Exercise instructions: Your output is the line containing "import_model()" plus all lines after it to the end of the records, reproduced exactly, with nothing else.

Provided records:
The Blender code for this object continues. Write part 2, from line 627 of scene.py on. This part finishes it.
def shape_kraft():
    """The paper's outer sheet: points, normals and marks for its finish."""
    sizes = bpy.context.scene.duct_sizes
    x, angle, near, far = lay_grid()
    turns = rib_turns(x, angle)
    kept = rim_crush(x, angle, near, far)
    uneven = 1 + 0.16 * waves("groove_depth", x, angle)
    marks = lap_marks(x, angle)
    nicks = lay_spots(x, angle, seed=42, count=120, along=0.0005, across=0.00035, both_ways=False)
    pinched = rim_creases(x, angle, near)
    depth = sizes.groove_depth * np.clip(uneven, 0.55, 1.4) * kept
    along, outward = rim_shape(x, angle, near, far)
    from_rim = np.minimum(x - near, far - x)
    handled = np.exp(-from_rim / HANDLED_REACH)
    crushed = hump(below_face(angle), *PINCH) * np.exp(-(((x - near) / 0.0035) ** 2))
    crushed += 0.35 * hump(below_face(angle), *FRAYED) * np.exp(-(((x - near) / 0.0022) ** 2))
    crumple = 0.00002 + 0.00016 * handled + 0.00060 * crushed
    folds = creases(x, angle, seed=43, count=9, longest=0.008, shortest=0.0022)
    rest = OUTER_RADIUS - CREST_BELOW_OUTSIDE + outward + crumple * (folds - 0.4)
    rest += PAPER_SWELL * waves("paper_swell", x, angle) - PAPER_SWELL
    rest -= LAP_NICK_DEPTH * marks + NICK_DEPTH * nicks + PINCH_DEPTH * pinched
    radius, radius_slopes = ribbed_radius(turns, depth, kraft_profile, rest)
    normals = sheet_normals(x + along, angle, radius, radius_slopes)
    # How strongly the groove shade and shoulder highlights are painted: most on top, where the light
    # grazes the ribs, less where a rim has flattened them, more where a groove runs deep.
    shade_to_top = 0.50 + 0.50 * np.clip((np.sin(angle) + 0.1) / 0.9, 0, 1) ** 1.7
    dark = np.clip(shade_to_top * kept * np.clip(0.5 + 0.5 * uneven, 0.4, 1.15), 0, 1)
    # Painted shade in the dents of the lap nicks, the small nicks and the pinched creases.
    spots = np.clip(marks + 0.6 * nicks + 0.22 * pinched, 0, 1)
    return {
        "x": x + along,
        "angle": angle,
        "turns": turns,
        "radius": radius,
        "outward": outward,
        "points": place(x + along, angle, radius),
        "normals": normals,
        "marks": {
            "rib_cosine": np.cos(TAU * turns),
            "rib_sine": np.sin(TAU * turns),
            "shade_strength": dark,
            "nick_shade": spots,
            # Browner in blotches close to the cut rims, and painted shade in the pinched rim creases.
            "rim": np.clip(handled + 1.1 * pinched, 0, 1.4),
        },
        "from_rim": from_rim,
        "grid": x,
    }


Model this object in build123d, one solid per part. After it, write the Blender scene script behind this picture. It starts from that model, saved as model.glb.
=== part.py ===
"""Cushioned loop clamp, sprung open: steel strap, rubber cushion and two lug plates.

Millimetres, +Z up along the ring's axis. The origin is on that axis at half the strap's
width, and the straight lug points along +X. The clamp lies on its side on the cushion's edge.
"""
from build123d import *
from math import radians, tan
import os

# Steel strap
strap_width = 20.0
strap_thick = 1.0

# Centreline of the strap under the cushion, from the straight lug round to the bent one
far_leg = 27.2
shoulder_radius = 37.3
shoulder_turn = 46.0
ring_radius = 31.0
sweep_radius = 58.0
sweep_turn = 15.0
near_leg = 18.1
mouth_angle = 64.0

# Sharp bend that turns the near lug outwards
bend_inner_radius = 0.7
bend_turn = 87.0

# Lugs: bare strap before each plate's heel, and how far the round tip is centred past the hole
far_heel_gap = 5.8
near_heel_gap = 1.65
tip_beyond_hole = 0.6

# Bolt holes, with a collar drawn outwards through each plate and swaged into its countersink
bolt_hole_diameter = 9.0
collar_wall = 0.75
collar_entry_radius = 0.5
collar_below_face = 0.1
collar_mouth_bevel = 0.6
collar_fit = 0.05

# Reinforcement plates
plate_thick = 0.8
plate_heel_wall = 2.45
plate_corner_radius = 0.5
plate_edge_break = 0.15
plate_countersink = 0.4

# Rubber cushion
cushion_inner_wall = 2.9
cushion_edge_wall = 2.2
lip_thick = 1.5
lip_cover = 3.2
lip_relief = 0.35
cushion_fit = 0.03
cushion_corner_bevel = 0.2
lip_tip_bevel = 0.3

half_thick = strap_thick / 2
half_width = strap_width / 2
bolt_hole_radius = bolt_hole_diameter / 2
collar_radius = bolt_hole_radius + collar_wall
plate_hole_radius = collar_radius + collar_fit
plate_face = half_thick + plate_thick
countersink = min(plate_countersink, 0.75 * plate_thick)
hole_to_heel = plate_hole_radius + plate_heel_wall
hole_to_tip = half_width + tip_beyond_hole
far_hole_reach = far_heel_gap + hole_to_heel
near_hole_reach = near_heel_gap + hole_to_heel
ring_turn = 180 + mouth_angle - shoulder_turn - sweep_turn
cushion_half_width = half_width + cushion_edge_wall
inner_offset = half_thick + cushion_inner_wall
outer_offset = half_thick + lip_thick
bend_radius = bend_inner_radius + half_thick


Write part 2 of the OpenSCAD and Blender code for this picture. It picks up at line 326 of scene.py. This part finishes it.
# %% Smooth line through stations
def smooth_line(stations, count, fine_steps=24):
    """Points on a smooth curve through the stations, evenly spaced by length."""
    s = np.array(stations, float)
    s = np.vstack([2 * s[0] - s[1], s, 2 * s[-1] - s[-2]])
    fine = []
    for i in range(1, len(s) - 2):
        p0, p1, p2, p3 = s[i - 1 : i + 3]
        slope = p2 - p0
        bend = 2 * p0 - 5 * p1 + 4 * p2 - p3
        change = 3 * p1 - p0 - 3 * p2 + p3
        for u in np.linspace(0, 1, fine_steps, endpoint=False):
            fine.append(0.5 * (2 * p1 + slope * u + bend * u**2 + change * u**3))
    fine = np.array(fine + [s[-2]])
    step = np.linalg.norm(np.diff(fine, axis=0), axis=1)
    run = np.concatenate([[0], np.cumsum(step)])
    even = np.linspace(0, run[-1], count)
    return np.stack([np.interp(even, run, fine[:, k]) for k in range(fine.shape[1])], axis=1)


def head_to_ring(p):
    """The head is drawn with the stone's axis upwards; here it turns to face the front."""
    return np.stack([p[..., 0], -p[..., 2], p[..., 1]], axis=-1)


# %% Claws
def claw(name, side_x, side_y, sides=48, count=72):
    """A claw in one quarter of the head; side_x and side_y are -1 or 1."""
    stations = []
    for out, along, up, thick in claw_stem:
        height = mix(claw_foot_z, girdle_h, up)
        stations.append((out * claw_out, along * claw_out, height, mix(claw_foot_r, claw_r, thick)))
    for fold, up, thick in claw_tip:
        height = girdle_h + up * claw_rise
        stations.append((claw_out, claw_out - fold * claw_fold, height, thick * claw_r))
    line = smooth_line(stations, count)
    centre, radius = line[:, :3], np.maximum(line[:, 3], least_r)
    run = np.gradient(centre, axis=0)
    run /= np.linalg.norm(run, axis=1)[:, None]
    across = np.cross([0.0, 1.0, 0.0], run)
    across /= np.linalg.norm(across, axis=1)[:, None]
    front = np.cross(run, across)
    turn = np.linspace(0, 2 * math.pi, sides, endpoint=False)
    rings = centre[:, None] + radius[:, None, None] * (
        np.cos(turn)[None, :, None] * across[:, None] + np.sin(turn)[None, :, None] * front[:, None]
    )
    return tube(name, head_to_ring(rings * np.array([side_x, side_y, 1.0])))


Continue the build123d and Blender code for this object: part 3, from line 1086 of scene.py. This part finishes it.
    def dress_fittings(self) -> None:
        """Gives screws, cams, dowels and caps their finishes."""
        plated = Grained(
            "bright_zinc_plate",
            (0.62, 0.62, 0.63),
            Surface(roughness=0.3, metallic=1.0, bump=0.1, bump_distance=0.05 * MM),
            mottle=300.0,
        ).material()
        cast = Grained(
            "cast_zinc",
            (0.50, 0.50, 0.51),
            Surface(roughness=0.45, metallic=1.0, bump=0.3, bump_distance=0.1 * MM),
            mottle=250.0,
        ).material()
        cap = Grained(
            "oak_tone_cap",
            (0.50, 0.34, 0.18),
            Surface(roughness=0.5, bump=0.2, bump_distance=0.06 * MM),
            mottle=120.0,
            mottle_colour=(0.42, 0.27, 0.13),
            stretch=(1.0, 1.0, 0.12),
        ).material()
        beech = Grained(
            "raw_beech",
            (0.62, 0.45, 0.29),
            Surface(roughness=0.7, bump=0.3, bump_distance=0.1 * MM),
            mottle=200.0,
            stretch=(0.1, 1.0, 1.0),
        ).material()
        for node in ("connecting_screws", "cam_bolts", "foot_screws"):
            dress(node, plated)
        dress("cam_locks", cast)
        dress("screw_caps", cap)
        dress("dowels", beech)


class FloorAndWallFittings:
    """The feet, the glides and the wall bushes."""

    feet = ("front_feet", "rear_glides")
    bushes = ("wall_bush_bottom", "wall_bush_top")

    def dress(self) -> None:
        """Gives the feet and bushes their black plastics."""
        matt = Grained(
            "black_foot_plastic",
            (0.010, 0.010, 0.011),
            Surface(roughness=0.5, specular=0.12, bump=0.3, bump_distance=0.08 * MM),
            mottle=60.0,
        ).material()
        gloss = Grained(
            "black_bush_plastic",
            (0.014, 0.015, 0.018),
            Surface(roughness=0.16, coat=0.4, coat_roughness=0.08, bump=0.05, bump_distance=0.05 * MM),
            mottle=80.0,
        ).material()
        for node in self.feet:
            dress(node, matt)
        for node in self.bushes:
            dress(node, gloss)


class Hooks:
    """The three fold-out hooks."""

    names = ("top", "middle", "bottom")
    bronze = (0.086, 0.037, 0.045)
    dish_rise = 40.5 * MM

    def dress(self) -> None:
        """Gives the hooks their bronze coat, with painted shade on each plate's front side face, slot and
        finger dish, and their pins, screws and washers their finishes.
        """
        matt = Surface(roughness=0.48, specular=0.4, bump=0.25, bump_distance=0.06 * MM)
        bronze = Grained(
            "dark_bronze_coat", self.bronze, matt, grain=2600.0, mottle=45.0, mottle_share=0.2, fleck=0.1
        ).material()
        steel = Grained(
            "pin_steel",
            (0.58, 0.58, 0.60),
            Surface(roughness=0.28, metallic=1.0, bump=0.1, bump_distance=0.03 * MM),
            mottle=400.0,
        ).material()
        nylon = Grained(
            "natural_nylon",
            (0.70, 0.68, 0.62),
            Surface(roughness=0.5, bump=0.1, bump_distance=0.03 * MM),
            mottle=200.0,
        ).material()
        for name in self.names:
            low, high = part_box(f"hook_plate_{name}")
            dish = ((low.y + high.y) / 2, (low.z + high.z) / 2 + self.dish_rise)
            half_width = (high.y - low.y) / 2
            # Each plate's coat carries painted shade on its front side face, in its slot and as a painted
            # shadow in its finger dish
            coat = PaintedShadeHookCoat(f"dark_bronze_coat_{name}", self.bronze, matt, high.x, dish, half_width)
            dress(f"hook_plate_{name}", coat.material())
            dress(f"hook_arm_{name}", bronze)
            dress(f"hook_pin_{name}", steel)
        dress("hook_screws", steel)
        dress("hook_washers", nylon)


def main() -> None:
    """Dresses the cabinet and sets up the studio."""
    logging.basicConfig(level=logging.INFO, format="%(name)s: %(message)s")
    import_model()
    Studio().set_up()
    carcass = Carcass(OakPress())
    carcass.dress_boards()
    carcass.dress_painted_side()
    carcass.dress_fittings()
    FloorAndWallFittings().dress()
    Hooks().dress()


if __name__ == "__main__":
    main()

Final answer:
    import_model()
    Studio().set_up()
    carcass = Carcass(OakPress())
    carcass.dress_boards()
    carcass.dress_painted_side()
    carcass.dress_fittings()
    FloorAndWallFittings().dress()
    Hooks().dress()


if __name__ == "__main__":
    main()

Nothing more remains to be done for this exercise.